After going through basic training at Camp Atterbury, in Edinburgh, Schnitz and 9,000 other soldiers departed for New York, assigned as the relief for soldiers in Germany.
But that's not where Schnitz ended up.

"Plans were switched and they sent 9,000 of us to the Philippines," he says. "Nine ships went to the Philippines. We had nine ships that left and went down through the Panama Canal."

And the twists didn't stop there.

"I signed up to go in as a mechanic and I didn't wind up there," Schnitz says. "I wound up as a medic.

"Trained under a doctor. I had no training to be a medic. That's what the doctor said, ‘You gave me five mechanics?'"

With the war ending in 1945, Schnitz describes himself and his fellow troops as being "more or less the cleanup."

Stationed at a dispensary, Schnitz notes that checking blood and giving shots were among his primary duties.
Though he wasn't keen on performing those duties, confessing to being happy whenever his five hours a day doing them were up, he was even less keen on posting health notices at local clubs.

Soldiers frequented those clubs in order to enjoy the companionship of native women, who were often riddled with disease, and the notices that Schnitz posted prohibited the soldiers from being there.

It was a sentiment his peers did not take kindly to.
Schnitz recalls often having to flee the scene of such clubs, a mob of angry soldiers hot on his tail.

Though no bodily harm ever resulted from those incidents, Schnitz did not escape the Philippines unscathed; a battery exploded in his face, blinding him for 10 days. Also, prolonged use of firearms without any ear protection had a deleterious effect on his hearing.

To this day, Schnitz says, the government provides for the care of both his eyes and his ears.

Schnitz left the Philippines in 1947 for Fort Leavenworth, KS. He administered physicals there, but had no interest in staying.

"No way I was signing up at Fort Leavenworth," he says. "There was too much brass down there."

Schnitz had another offer on the table. The military offered him a promotion if he would learn how to fly and then travel to Korea.

"They had this deal where the Army paid you to learn to fly," Schnitz says. "And if you wanted to, you could go back in and fly reconnaissance planes."

Though he was unsure about going to Korea, Schnitz decided to take the military up on its offer. Upon returning to Huntington, he started taking flying lessons.

Schnitz's instructors were anything but ordinary. Retired Army pilots, Schnitz confesses "taught us things that regular pilots wouldn't teach us."

One of those lessons was how to get a plane down quick.

"It's scary," he says. "You come in for a landing, and if you're in a short field, you kick your right lever and pull the stick straight back and the plane turns sideways and it'll drop straight down."

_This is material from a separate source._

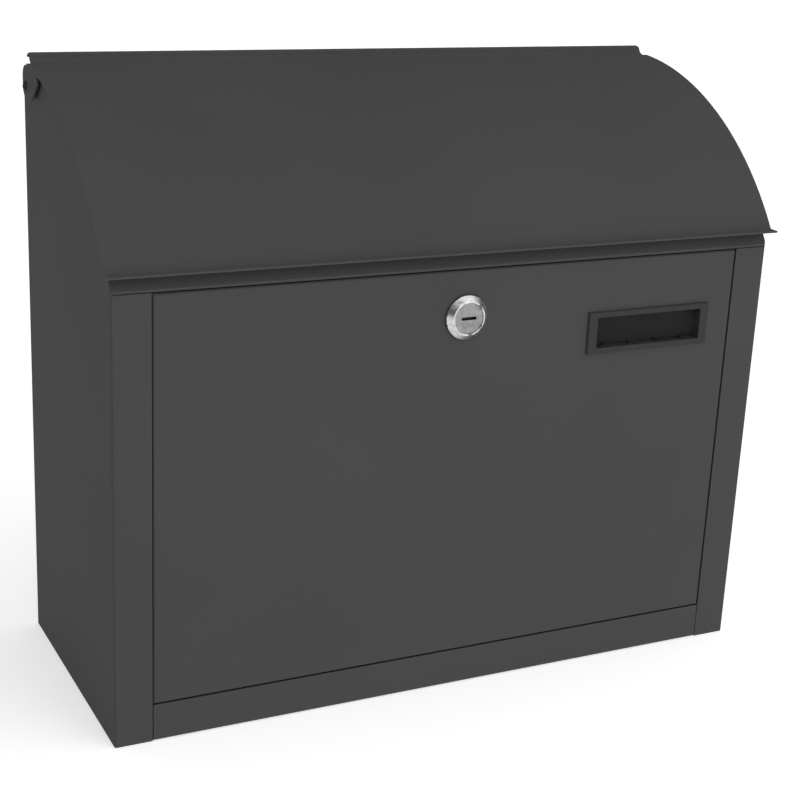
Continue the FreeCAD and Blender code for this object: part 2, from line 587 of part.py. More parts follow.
def door_hinge(name, side):
    """An angle bracket welded behind the front flange, and the riveted pin that the door turns on."""
    body = new_body(f"door_hinge_bracket_{name}")
    arm = f"({side} * ({HALF} - Sizes.front_flange))"
    arm_back = f"({side} * ({HALF} - Sizes.front_flange + Sizes.bracket_steel))"
    foot_end = f"({side} * ({HALF} - Sizes.front_flange + Sizes.bracket_foot))"
    front = "(-Sizes.depth + Sizes.steel)"
    foot_back = f"({front} + Sizes.bracket_steel)"
    arm_end = f"({front} + Sizes.bracket_arm)"
    angle = new_sketch(body, "XY_Plane", "angle", f"{HINGE_UP} - Sizes.bracket_height / 2")
    add_outline(angle, [(arm, front), (foot_end, front), (foot_end, foot_back), (arm_back, foot_back),
                        (arm_back, arm_end), (arm, arm_end)])
    pad(body, angle, "Sizes.bracket_height")
    hole = new_sketch(body, "YZ_Plane", "pin_hole", "0")
    add_circle(hole, HINGE_BEHIND, HINGE_UP, "(Sizes.hinge_pin_radius + Sizes.fixed_clearance)")
    cut(body, hole, "4 * Sizes.width")
    turn = 0.0 if side > 0 else 180.0
    head_end = "(-Sizes.door_gap - Sizes.steel - Sizes.side_play)"
    head_start = f"({head_end} - Sizes.hinge_head_height)"
    back = "Sizes.bracket_steel"
    tail = f"({back} + Sizes.hinge_head_height)"
    section = [(head_start, "0"), (tail, "0"), (tail, "Sizes.hinge_tail_radius"),
               (back, "Sizes.hinge_tail_radius"), (back, "Sizes.hinge_pin_radius"),
               (head_end, "Sizes.hinge_pin_radius"), (head_end, "Sizes.hinge_head_radius"),
               (head_start, "Sizes.hinge_head_radius")]
    turned_piece(f"door_hinge_pin_{name}", section, along=arm, behind=HINGE_BEHIND, up=HINGE_UP, turn=turn)


# Lock. Its pieces are drawn along their own X axis, which is 0 on the door's face and runs forward.

AT_LOCK = {"behind": "-Sizes.depth", "up": LOCK_UP, "turn": FRONTWARD}
SEAT = "(Sizes.bezel_height - Sizes.plug_face_drop - Sizes.plug_face_depth - Sizes.lock_play)"


def lock_housing():
    """The barrel with its conical bezel, put in from the front."""
    back = f"(-{CAM_FRONT} + Sizes.cam_gap / 2)"
    bore = "(Sizes.plug_radius + Sizes.running_clearance)"
    recess = "(Sizes.plug_face_radius + Sizes.lock_play)"
    section = [(back, bore), (SEAT, bore), (SEAT, recess), ("Sizes.bezel_height", recess),
               ("Sizes.bezel_height", "Sizes.rim_radius"), ("Sizes.bezel_edge", "Sizes.bezel_radius"),
               ("0", "Sizes.bezel_radius"), ("0", "Sizes.thread_radius"), (back, "Sizes.thread_radius")]
    turned_piece("lock_housing", section, **AT_LOCK)


def lock_plug():
    """The part that turns with the key: a face, a slotted core and a square tail for the cam."""
    shoulder = f"({SEAT} + Sizes.lock_play)"
    face = "(Sizes.bezel_height - Sizes.plug_face_drop)"
    core_end = f"(-{CAM_FRONT} + Sizes.cam_gap / 4)"
    section = [(core_end, "0"), (face, "0"), (face, "Sizes.plug_face_radius"),
               (shoulder, "Sizes.plug_face_radius"), (shoulder, "Sizes.plug_radius"),
               (core_end, "Sizes.plug_radius")]
    body = turned_piece("lock_plug", section, **AT_LOCK)
    tail = new_sketch(body, "YZ_Plane", "tail", core_end)
    half_square = "(Sizes.tail_square / 2)"
    add_outline(tail, box_corners(f"-{half_square}", half_square, f"-{half_square}", half_square))
    pad(body, tail, "Sizes.cam_gap / 4 + Sizes.cam_steel + Sizes.tail_proud", backwards=True)
    key_slot = new_sketch(body, "YZ_Plane", "key_slot", face)
    add_outline(key_slot, box_corners("-Sizes.key_slot_width / 2", "Sizes.key_slot_width / 2",
                                      "-Sizes.key_slot_height / 2", "Sizes.key_slot_height / 2"))
    cut(body, key_slot, "2 * Sizes.key_slot_depth")
    wafer_slots = new_sketch(body, "XY_Plane", "wafer_slots", "0")
    for number in range(WAFERS):
        middle = f"({face} - Sizes.first_wafer - {number} * Sizes.wafer_pitch)"
        half_slot = "(Sizes.wafer_steel / 2 + Sizes.wafer_clearance)"
        add_outline(wafer_slots, box_corners(f"({middle} - {half_slot})", f"({middle} + {half_slot})",
                                             "-Sizes.plug_radius", "Sizes.plug_radius"))
    cut(body, wafer_slots, "Sizes.wafer_height + 2 * Sizes.wafer_clearance")
    screw_hole = new_sketch(body, "YZ_Plane", "screw_hole", f"-{CAM_FRONT} - Sizes.cam_steel")
    add_circle(screw_hole, "0", "0", "(Sizes.screw_radius + Sizes.fixed_clearance)")
    cut(body, screw_hole, "2 * Sizes.screw_length")


def lock_wafers():
    """Sprung plates in the plug's slots, each with a window for the key."""
    face = "(Sizes.bezel_height - Sizes.plug_face_drop)"
    plates = []
    for number in range(WAFERS):
        middle = f"({face} - Sizes.first_wafer - {number} * Sizes.wafer_pitch)"
        blocks = []
        for kind, wide, high in (("plate", "Sizes.wafer_length", "Sizes.wafer_height"),
                                 ("window", "Sizes.wafer_window_width", "Sizes.wafer_window_height")):
            block = doc.addObject("Part::Box", f"wafer_{kind}_{number}")
            block.setExpression("Length", "Sizes.wafer_steel")
            block.setExpression("Width", wide)
            block.setExpression("Height", high)
            block.setExpression("Placement.Base.x", f"{middle} - Sizes.wafer_steel / 2")
            block.setExpression("Placement.Base.y", f"-{wide} / 2")
            block.setExpression("Placement.Base.z", f"-{high} / 2")
            blocks.append(block)
        plate = doc.addObject("Part::Cut", f"wafer_{number}")
        plate.Base, plate.Tool = blocks
        plates.append(plate)
    group = doc.addObject("Part::Compound", "lock_wafers")
    group.Label = "lock_wafers"
    group.Links = plates
    place(group, **AT_LOCK)


def lock_fixings():
    """The toothed washer and the hexagon nut that hold the housing in the door."""
    bore = "(Sizes.thread_radius + Sizes.fixed_clearance)"
    washer_back = "(-Sizes.steel - Sizes.lock_washer_steel)"
    turned_piece("lock_washer", box_corners(washer_back, "-Sizes.steel", bore, "Sizes.lock_washer_radius"),
                 **AT_LOCK)
    nut = new_body("lock_nut", **AT_LOCK)
    hexagon = new_sketch(nut, "YZ_Plane", "hexagon", washer_back)
    corner = "(Sizes.nut_across / sqrt(3))"
    add_outline(hexagon, [(f"{corner} * cos({60 * step} deg)", f"{corner} * sin({60 * step} deg)")
                          for step in range(6)])
    pad(nut, hexagon, "Sizes.nut_height", backwards=True)
    thread = new_sketch(nut, "YZ_Plane", "thread", washer_back)
    add_circle(thread, "0", "0", bore)
    cut(nut, thread, "4 * Sizes.nut_height")


def lock_cam():
    """The flat arm on the plug's tail; it lies sideways when unlocked and turns up to lock."""
    body = new_body("lock_cam", **AT_LOCK)
    arm = new_sketch(body, "YZ_Plane", "arm", f"-{CAM_FRONT}")
    hub = "Sizes.cam_hub"
    tip = "Sizes.cam_tip"
    far = "(-Sizes.cam_reach)"
    end = "(-Sizes.cam_reach - Sizes.cam_tip)"
    add_outline(arm, [("0", f"-{hub}"), (hub, "0"), ("0", hub), (far, tip), (end, "0"), (far, f"-{tip}")],
                arcs={0: (hub, 1), 1: (hub, 1), 3: (tip, 1), 4: (tip, 1)})
    pad(body, arm, "Sizes.cam_steel", backwards=True)
    square = new_sketch(body, "YZ_Plane", "square", f"-{CAM_FRONT}")
    half = "(Sizes.tail_square / 2 + Sizes.fixed_clearance)"
    add_outline(square, box_corners(f"-{half}", half, f"-{half}", half))
    cut(body, square, "4 * Sizes.cam_steel")


def cam_screw():
    """The slotted screw in the plug's tail that holds the cam."""
    seat = f"(-{CAM_FRONT} - Sizes.cam_steel - Sizes.tail_proud)"
    head = f"({seat} - Sizes.screw_head_height)"
    end = f"({seat} + Sizes.screw_length - Sizes.screw_slot)"
    section = [(head, "0"), (end, "0"), (end, "Sizes.screw_radius"), (seat, "Sizes.screw_radius"),
               (seat, "Sizes.screw_head_radius"), (head, "Sizes.screw_head_radius")]
    body = turned_piece("cam_screw", section, **AT_LOCK)
    slot = new_sketch(body, "YZ_Plane", "slot", head)
    reach = "(2 * Sizes.screw_head_radius)"
    add_outline(slot, box_corners(f"-{reach}", reach, "-Sizes.screw_slot / 2", "Sizes.screw_slot / 2"))
    cut(body, slot, "2 * Sizes.screw_slot")


# Nameplate. Its pieces are drawn about the middle of the window.

AT_PLATE = {"along": PLATE_ALONG, "up": PLATE_UP}


def plate_box(wide, high):
    """Corners of a rectangle about the window's middle."""
    return box_corners(f"(-{wide} / 2)", f"({wide} / 2)", f"(-{high} / 2)", f"({high} / 2)")


def nameplate_bezel():
    """A bevelled frame on the door's face, with a sleeve that snaps through the door."""
    body = new_body("nameplate_bezel", **AT_PLATE)
    frame = new_sketch(body, "XZ_Plane", "frame", "Sizes.depth")
    add_outline(frame, plate_box("Sizes.plate_width", "Sizes.plate_height"))
    base = pad(body, frame, "Sizes.plate_proud")
    front_y = -size("Sizes.depth + Sizes.plate_proud")
    round_edges(body, base, "front_edge", "Sizes.plate_bevel", lambda at: near(at.y, front_y))
    sleeve = new_sketch(body, "XZ_Plane", "sleeve", "Sizes.depth - Sizes.sleeve_depth")
    add_outline(sleeve, plate_box("(Sizes.window_width + 2 * Sizes.plate_sleeve)",
                                  "(Sizes.window_height + Sizes.plate_sleeve)"))
    pad(body, sleeve, "Sizes.sleeve_depth")
    window = new_sketch(body, "XZ_Plane", "window", "Sizes.depth")
    add_outline(window, plate_box("Sizes.window_width", "Sizes.window_height"))
    cut(body, window, "4 * Sizes.sleeve_depth")


def nameplate_window():
    """The clear pane inside the sleeve."""
    body = new_body("nameplate_window", **AT_PLATE)
    pane = new_sketch(body, "XZ_Plane", "pane",
                      "Sizes.depth + Sizes.plate_proud - Sizes.pane_recess - Sizes.pane_thickness")
    add_outline(pane, plate_box("(Sizes.window_width - 2 * Sizes.sleeve_clearance)",
                                "(Sizes.window_height - 2 * Sizes.sleeve_clearance)"))
    pad(body, pane, "Sizes.pane_thickness")


def nameplate_backing():
    """The dark plate behind the sleeve, with tabs along its foot that a name card stands on."""
    body = new_body("nameplate_backing", **AT_PLATE)
    plate = new_sketch(body, "XZ_Plane", "plate",
                       "Sizes.depth - Sizes.sleeve_depth - Sizes.backing_thickness")
    add_outline(plate, plate_box("(Sizes.window_width + 2 * Sizes.plate_sleeve)",
                                 "(Sizes.window_height + Sizes.plate_sleeve)"))
    pad(body, plate, "Sizes.backing_thickness")
    tabs = new_sketch(body, "XZ_Plane", "tabs", "Sizes.depth - Sizes.sleeve_depth")
    foot = "(-Sizes.window_height / 2 + Sizes.sleeve_clearance)"
    for number in range(TABS):
        middle = f"(Sizes.window_width * {number + 0.5} / {TABS} - Sizes.window_width / 2)"
        low_x = f"({middle} - Sizes.tab_width / 2)"
        high_x = f"({middle} + Sizes.tab_width / 2)"
        add_outline(tabs, box_corners(low_x, high_x, foot, f"({foot} + Sizes.tab_height)"))
    room = "Sizes.sleeve_depth + Sizes.plate_proud - Sizes.pane_recess - Sizes.pane_thickness"
    pad(body, tabs, f"{room} - Sizes.sleeve_clearance")


back_panel()
base_tray()
top_rail()
lid_buffers()
lid()
door()
for side_name, side_sign in SIDES.items():
    side_panel(side_name, side_sign)
    lid_pivot(side_name, side_sign)
    door_hinge(side_name, side_sign)
lock_housing()
lock_plug()
lock_wafers()
lock_fixings()
lock_cam()
cam_screw()
nameplate_bezel()
nameplate_window()
nameplate_backing()
doc.recompute()

NODES = [
    "back_panel", "side_panel_left", "side_panel_right", "base_tray", "top_rail", "lid_buffers",
    "lid", "lid_pivot_rivet_left", "lid_pivot_rivet_right", "lid_pivot_washer_left",
    "lid_pivot_washer_right", "door", "door_hinge_bracket_left", "door_hinge_bracket_right",
    "door_hinge_pin_left", "door_hinge_pin_right", "lock_housing", "lock_plug", "lock_wafers",
    "lock_washer", "lock_nut", "lock_cam", "cam_screw", "nameplate_bezel", "nameplate_window",
    "nameplate_backing",
]

for item in doc.Objects:
    if "Invalid" in item.State or "Error" in item.State:
        raise RuntimeError(f"{item.Name} failed: {item.State}")
for node in NODES:
    shape = doc.getObjectsByLabel(node)[0].Shape
    if shape.isNull() or not shape.isValid():
        raise RuntimeError(f"{node} has no valid shape")

os.makedirs("parts", exist_ok=True)
for node in NODES:
    doc.getObjectsByLabel(node)[0].Shape.exportStep(f"parts/{node}.step")
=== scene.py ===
from math import cos, pi, radians, sin

import bmesh
import bpy
from mathutils import Matrix, Vector


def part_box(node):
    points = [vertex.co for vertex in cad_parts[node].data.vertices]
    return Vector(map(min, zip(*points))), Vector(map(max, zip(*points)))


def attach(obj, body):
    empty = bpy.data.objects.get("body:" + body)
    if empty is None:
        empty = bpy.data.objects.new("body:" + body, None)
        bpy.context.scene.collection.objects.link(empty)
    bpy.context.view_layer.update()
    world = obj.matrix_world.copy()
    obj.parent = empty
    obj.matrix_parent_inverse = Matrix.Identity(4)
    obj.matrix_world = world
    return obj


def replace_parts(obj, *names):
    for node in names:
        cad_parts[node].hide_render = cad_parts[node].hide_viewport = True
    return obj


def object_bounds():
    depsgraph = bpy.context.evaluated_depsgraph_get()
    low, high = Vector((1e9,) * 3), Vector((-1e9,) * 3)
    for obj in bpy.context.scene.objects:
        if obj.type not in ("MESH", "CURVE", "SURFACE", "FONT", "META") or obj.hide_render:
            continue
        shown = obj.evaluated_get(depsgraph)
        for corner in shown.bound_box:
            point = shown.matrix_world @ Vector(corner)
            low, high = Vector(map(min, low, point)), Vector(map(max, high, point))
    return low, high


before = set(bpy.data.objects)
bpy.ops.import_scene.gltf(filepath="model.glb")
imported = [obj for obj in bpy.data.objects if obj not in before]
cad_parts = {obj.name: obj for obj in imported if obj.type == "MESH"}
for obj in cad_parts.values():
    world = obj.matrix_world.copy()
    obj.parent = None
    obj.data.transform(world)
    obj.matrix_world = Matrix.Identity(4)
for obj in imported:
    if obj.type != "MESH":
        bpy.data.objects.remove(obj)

cad_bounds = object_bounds()

# ---- Sheet steel casing -------------------------------------------------------------------------
# Side panels, back panel, base tray and the rail over the door are 1 mm steel, cut, folded and spot
# welded, then powder coated together. The coat is fine and matt, with a faint orange peel.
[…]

Training in the middle of the night wasn't uncommon.

"We practiced night landing," Schnitz says. "If you were going to go to Korea, they aren't going to have any lights over there."

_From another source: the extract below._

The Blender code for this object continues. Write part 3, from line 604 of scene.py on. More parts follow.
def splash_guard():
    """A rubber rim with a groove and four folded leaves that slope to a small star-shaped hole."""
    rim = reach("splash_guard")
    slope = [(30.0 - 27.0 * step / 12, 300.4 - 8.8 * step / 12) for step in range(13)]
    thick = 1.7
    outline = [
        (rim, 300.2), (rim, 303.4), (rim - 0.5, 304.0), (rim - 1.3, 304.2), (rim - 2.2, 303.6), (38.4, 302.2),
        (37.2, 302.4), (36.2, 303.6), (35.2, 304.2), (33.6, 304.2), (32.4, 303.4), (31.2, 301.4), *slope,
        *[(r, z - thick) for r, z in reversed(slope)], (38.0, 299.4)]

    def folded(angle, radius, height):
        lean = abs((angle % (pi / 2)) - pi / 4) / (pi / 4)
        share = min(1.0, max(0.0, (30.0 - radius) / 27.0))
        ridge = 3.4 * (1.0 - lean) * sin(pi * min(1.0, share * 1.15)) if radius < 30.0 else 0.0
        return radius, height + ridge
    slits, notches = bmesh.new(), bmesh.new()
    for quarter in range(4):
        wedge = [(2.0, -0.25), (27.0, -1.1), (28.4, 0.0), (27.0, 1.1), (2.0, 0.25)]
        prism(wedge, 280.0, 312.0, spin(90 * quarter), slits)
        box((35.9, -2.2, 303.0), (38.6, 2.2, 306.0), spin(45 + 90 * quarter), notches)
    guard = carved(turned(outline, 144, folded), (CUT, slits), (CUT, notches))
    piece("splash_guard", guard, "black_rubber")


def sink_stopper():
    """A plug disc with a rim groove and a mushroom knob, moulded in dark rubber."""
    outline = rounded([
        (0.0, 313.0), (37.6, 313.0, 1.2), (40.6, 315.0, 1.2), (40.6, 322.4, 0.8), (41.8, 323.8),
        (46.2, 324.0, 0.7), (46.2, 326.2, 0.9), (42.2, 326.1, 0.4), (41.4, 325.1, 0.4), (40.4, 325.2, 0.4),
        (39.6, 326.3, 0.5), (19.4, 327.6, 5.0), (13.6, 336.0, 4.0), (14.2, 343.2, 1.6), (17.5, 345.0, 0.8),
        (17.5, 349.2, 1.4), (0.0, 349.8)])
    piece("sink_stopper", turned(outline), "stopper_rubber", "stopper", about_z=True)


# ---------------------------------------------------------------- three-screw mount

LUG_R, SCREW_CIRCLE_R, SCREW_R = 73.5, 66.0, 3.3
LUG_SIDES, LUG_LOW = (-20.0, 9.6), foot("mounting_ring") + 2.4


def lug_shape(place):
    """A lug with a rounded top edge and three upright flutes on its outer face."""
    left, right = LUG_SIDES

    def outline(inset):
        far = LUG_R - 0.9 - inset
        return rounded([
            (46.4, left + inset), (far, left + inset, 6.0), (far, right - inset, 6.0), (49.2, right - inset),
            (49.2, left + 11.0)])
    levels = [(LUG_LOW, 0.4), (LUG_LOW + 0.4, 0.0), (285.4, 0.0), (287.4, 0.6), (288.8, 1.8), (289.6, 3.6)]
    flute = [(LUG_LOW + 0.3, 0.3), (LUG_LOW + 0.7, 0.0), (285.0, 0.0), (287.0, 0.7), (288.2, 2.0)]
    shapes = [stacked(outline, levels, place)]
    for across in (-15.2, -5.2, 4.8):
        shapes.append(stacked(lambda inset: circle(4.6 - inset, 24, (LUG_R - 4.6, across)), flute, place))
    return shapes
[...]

To compensate for the darkness, he notes, they often lined up cars for their headlights or picked nights when the moon was bright.

At the end of his training, Schnitz remained ambivalent about going to Korea.

"I don't know," he muses. "It came time to go and everyone was saying that it's not our war.

"So, I didn't go back."

Schnitz left the military. He opened a garage in 1954, which he still operates today.

Though he was no longer in the military, his training continued to come in handy in the years following.

"I sewed one of the kids up one day because they wouldn't go to the doctor," he says proudly. "She didn't have a scar or nothing."

He also took his kids up in a plane on one occasion. However, they did not respond to it well.

"That was the last time I've been up in a plane," he says.

That is, until the honor flight.

Accompanied by his oldest son, Mike, Schnitz says he enjoyed the trip and that it was everything his friend, Russ Birdsall, had built it up to be.

"He told me not to miss it," he says.

Even though his eyesight was a casualty of his time in the military, the enjoyment of the experience is something he sees clearly.

"If I could do it all over again," he says, "I would."